A quantitative model for the dependence of solute permeability on peptide and cholesterol content in biomembranes.


PMID 11003688

Abstract

The influence of varying concentrations of a transmembrane peptide, gramicidin A (gA), and cholesterol (Chol) on the passive permeation of p-methylhippuric acid (MHA) and alpha-carbamoyl-p-methylhippuric acid (CMHA) across egg-lecithin membranes (EPC) has been investigated in vesicle efflux experiments. Incorporation of 0.25 volume fraction of gA in its nonchannel conformation increased the permeability coefficient (Pm) for CMHA by a factor of 6.0 +/- 1.8 but did not alter Pm for MHA, a more lipophilic permeant. In contrast, incorporation of 0.26 volume fraction Chol with no added protein decreased the Pm values for both CMHA and MHA by similar factors of 4.2 +/- 1.1 and 3.5 +/- 1.2, respectively. A quantitative structure-transport model has been developed to account for the dependence of Pm on the membrane concentrations of gA and Chol in terms of induced changes in both membrane chain ordering and hydrophobicity. Chain ordering is assumed to affect Pm for both permeants similarly since they are comparable in molecular size, while changes in Pm ratios in the presence of gA or Chol are attributed to alterations in membrane hydrophobicity.

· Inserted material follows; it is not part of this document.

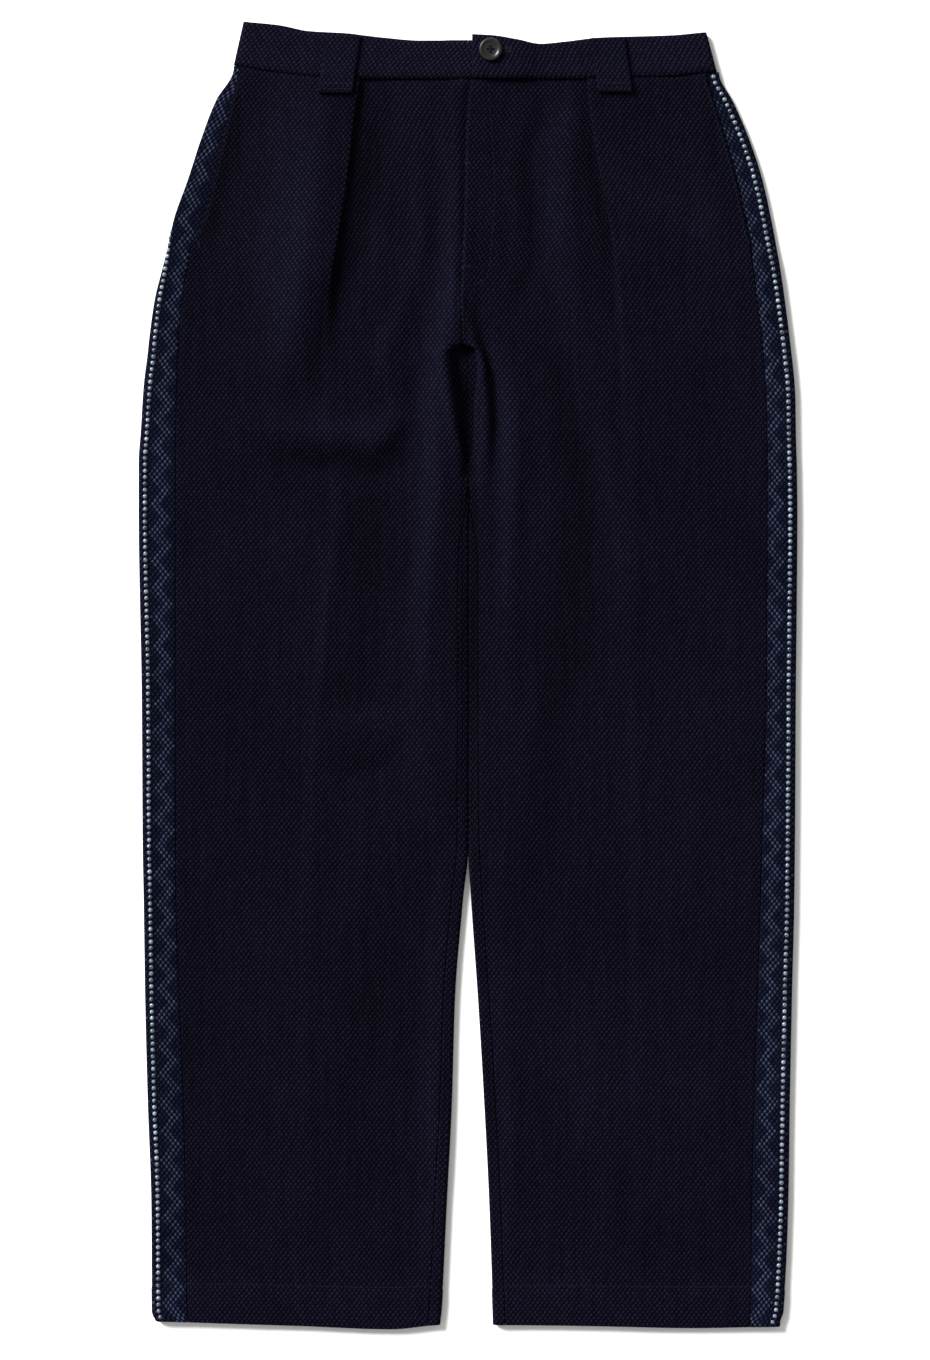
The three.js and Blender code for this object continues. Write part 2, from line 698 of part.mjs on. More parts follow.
// A front loop: a strip over the waistband, folded under and sewn down at its foot
function frontLoop(name, colour, leg, loop) {
  const width = 27
  const parts = [0, 0.06, 0.14, 0.22, 0.27, 0.33, 0.4, 0.55, 0.8, 0.96, 1]
  const reach = [-3, 0, 3]
  const sections = parts.map((part) => {
    const y = mix(loop.bottom[1], loop.top[1], part)
    const centre = mix(loop.bottom[0], loop.top[0], part)
    const folded = part <= 0.15 ? 0.7 : 0
    const thick = part === 0 || part === 1 ? LOOP_CLOTH - 0.5 : LOOP_CLOTH + folded
    const from = leg.sign * centre + width / 2
    const path = straight(from, from - width, 4, (across) => {
      const faces = reach.map((step) => faceUnder(leg, leg.sign * across, y + step))
      return Math.max(...faces) + LOOP_GAP + thick / 2
    })
    return { path, along: () => y, outside: thick / 2, inside: thick / 2 }
  })
  return wall(name, colour, leg, sections)
}

// A back loop: a flat strip on the floor, under the waistband that it is sewn to
function backLoop(name, colour, centre) {
  const width = 26
  const rows = [473, 475, 499, 501]
  const sections = rows.map((y) => {
    const thick = y === rows[0] || y === rows[3] ? BACK_LOOP_CLOTH - 0.4 : BACK_LOOP_CLOTH
    const from = centre + width / 2
    const height = BACK_LOOP_CLOTH / 2
    return {
      path: straight(from, from - width, 2, () => height),
      along: () => y - (Math.abs(centre) > 1 ? 0 : 2),
      outside: thick / 2,
      inside: height,
    }
  })
  return wall(name, colour, LEFT, sections)
}

// A four-hole button with a raised rim, turned on its axis and drilled
function button(name, colour) {
  const profile = [
    [0, 0],
    [BUTTON_RADIUS - 1.2, 0],
    [BUTTON_RADIUS, 1],
    [BUTTON_RADIUS, 2],
    [BUTTON_RADIUS - 0.8, BUTTON_HEIGHT],
    [BUTTON_RADIUS - 2, BUTTON_HEIGHT],
    [BUTTON_RADIUS - 3.6, BUTTON_HEIGHT - 0.9],
    [0, BUTTON_HEIGHT - 1],
  ]
  const disc = new THREE.LatheGeometry(profile.map(([r, h]) => new THREE.Vector2(r, h)), 28)
  disc.rotateX(Math.PI / 2)
  let solid = manifold(disc)
  for (const [x, y] of [[1, 0], [-1, 0], [0, 1], [0, -1]]) {
    const drill = new THREE.CylinderGeometry(BUTTON_HOLE_RADIUS, BUTTON_HOLE_RADIUS, 3 * BUTTON_HEIGHT, 10)
    drill.rotateX(Math.PI / 2)
    drill.translate(x * BUTTON_HOLE_SPREAD, y * BUTTON_HOLE_SPREAD, BUTTON_HEIGHT / 2)
    solid = solid.subtract(manifold(drill))
  }
  const { vertProperties, triVerts } = solid.getMesh()
  const geometry = new THREE.BufferGeometry()
  geometry.setAttribute('position', new THREE.Float32BufferAttribute(vertProperties, 3))
  geometry.setIndex(new THREE.Uint32BufferAttribute(triVerts, 1))
  const [x, y] = BUTTON_CENTRE
  geometry.translate(x, y, waistLevel(LEFT, x) + WAIST_CLOTH / 2 + SEAM_GAP)
  return mesh(name, colour, geometry)
}

function manifold(geometry) {
  geometry.deleteAttribute('normal')
  geometry.deleteAttribute('uv')
  const merged = mergeVertices(geometry)
  const vertProperties = new Float32Array(merged.attributes.position.array)
  const triVerts = new Uint32Array(merged.index.array)
  return new wasm.Manifold(new wasm.Mesh({ numProp: 3, vertProperties, triVerts }))
}

const INDIGO = 0x15141f
const BLUE_BAND = 0x2b2f4a
const LOOP_BLUE = 0x17161f
const HORN = 0x2b2725

const group = new THREE.Group()
for (const leg of [RIGHT, LEFT]) {
  group.add(panel(`front_${leg.name}`, INDIGO, leg, frontPath))
  group.add(panel(`back_${leg.name}`, INDIGO, leg, backPath))
  group.add(panel(`side_band_${leg.name}`, BLUE_BAND, leg, bandPath))
  group.add(waistband(`waistband_${leg.name}`, INDIGO, leg))
}
group.add(frontLoop('belt_loop_front_right', LOOP_BLUE, RIGHT, { top: [-98, 503.6], bottom: [-104.7, 458] }))
group.add(frontLoop('belt_loop_front_left', LOOP_BLUE, LEFT, { top: [110.5, 501.8], bottom: [116, 458.7] }))
group.add(backLoop('belt_loop_back_right', LOOP_BLUE, -107))
group.add(backLoop('belt_loop_back_centre', LOOP_BLUE, CENTRE_BACK))
group.add(backLoop('belt_loop_back_left', LOOP_BLUE, 107))
group.add(button('button', HORN))

export default group
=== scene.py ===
import math

import bpy
import numpy as np
from mathutils.bvhtree import BVHTree
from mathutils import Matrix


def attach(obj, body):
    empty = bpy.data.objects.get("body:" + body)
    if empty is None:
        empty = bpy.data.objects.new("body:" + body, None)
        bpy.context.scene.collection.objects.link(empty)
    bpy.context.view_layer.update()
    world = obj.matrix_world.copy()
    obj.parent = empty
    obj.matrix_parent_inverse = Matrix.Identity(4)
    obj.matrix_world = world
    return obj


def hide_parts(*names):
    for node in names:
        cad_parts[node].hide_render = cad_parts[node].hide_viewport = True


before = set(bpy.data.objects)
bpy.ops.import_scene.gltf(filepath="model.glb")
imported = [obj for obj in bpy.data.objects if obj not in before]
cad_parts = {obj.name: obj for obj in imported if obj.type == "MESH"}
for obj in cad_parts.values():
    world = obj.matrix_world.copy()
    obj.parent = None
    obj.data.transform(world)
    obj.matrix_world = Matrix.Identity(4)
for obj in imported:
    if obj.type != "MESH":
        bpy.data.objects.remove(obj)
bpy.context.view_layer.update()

# Place, light and view
# The trousers lie on a white table with the front up and the waist at the top of the picture.
# They are seen from straight above, in soft light from the upper left.
MM = 0.001
PHOTO_WIDTH = 930
PHOTO_HEIGHT = 1360
PIXEL = 0.79 * MM
PHOTO_ORIGIN = (468, 675)
CAMERA_HEIGHT = 3.0
SENSOR = 36


def new_object(name, data):
    """An object of the scene for a mesh, a light or the camera."""
    made = bpy.data.objects.new(name, data)
    bpy.context.collection.objects.link(made)
    return made


camera_data = bpy.data.cameras.new("camera")
camera_data.sensor_width = SENSOR
camera_data.lens = SENSOR * CAMERA_HEIGHT / (PHOTO_HEIGHT * PIXEL)
camera = new_object("camera", camera_data)
camera.location = (
    (PHOTO_WIDTH / 2 - PHOTO_ORIGIN[0]) * PIXEL,
    (PHOTO_ORIGIN[1] - PHOTO_HEIGHT / 2) * PIXEL,
    CAMERA_HEIGHT,
)
bpy.context.scene.camera = camera

TABLE_SIZE = 6.0
TABLE_DROP = 0.0002
TABLE_WHITE = (0.93, 0.925, 0.915, 1)
TABLE_SHADE = 0.985
KEY_FROM = (-1.3, 1.1, 1.0)
KEY_STRENGTH = 9.6
KEY_ANGLE = 26
ROOM_LIGHT = 0.52


def add_node(tree, kind, settings=None, **inputs):
    """A node with its settings, and its inputs by name or as i0, i1: each a value or a node's output."""
    made = tree.nodes.new(kind)
    for name, value in (settings or {}).items():
        setattr(made, name, value)
    for name, value in inputs.items():
        counted = name[0] == "i" and name[1:].isdigit()
        socket = made.inputs[int(name[1:])] if counted else made.inputs[name.replace("_", " ")]
        if isinstance(value, bpy.types.NodeSocket):
            tree.links.new(value, socket)
        else:
            socket.default_value = value
    return made


def new_material(name):
    """A material with only its output, ready for its nodes."""
    made = bpy.data.materials.new(name)
    made.use_nodes = True
    made.node_tree.nodes.clear()
    return made, made.node_tree


def finish_material(tree, **inputs):
    """The material's shader, with its inputs, and its output."""
    shader = add_node(tree, "ShaderNodeBsdfPrincipled", **inputs)
    add_node(tree, "ShaderNodeOutputMaterial", Surface=shader.outputs[0])


def object_place(tree):
    return add_node(tree, "ShaderNodeTexCoord").outputs["Object"]


def noise(tree, place, scale, detail, **inputs):
    made = add_node(tree, "ShaderNodeTexNoise", Vector=place, Scale=scale, Detail=detail, **inputs)
    return made.outputs["Fac"]


def mixed(tree, share, first, second, blend="MIX"):
    """A colour from two, by the second one's share."""
    settings = {"data_type": "RGBA", "blend_type": blend}
    return add_node(tree, "ShaderNodeMix", settings, i0=share, i6=first, i7=second).outputs[2]


def ranged(tree, value, settings=None, **limits):
    """A value carried over from one range to another."""
    return add_node(tree, "ShaderNodeMapRange", settings, Value=value, **limits).outputs[0]


table_material, tree = new_material("white_table")
dull = tuple(TABLE_SHADE * c for c in TABLE_WHITE[:3]) + (1,)
paint = mixed(tree, noise(tree, object_place(tree), 3, 2), TABLE_WHITE, dull)
finish_material(tree, Base_Color=paint, Roughness=0.9)
half = TABLE_SIZE / 2
table_mesh = bpy.data.meshes.new("table")
corners = [(-half, -half), (half, -half), (half, half), (-half, half)]
table_mesh.from_pydata([(x, y, -TABLE_DROP) for x, y in corners], [], [(0, 1, 2, 3)])
table_mesh.materials.append(table_material)
table_top = new_object("table", table_mesh)

key_data = bpy.data.lights.new("key", "SUN")
key_data.angle = math.radians(KEY_ANGLE)
key_data.energy = KEY_STRENGTH
key = new_object("key", key_data)
key.location = KEY_FROM
key.rotation_euler = (-key.location).to_track_quat("-Z", "Y").to_euler()
room = bpy.data.worlds.new("room")
room.use_nodes = True
room.node_tree.nodes["Background"].inputs["Color"].default_value = (1, 1, 1, 1)
room.node_tree.nodes["Background"].inputs["Strength"].default_value = ROOM_LIGHT
bpy.context.scene.world = room
bpy.context.scene.view_settings.view_transform = "Standard"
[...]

Changes in lipid chain ordering were detected by monitoring membrane fluidity using fluorescence anisotropy of 1-[4-(trimethylamino)phenyl]-6-phenylhexa-1,3,5-triene incorporated into the membranes. The influence of additives on membrane hydrophobicity, which governs Pm ratios through effects on solute partitioning into the barrier domain, were rationalized within the framework of regular solution theory using solubility parameters as a measure of membrane hydrophobicity. Fits of the Pm ratios using the theoretical model yielded solubility parameters for gA and Chol in EPC membranes of 13.2 and 7.7 (cal/ml)(1/2), respectively, suggesting that gA decreases the barrier domain hydrophobicity while Chol has a minimal effect on barrier hydrophobicity. After correcting for barrier domain hydrophobicity, permeability decrements due to membrane ordering induced by gA or Chol were found to exhibit a strong correlation with membrane order as predicted by free-surface-area theory, regardless of whether gA or Chol is used as the ordering agent.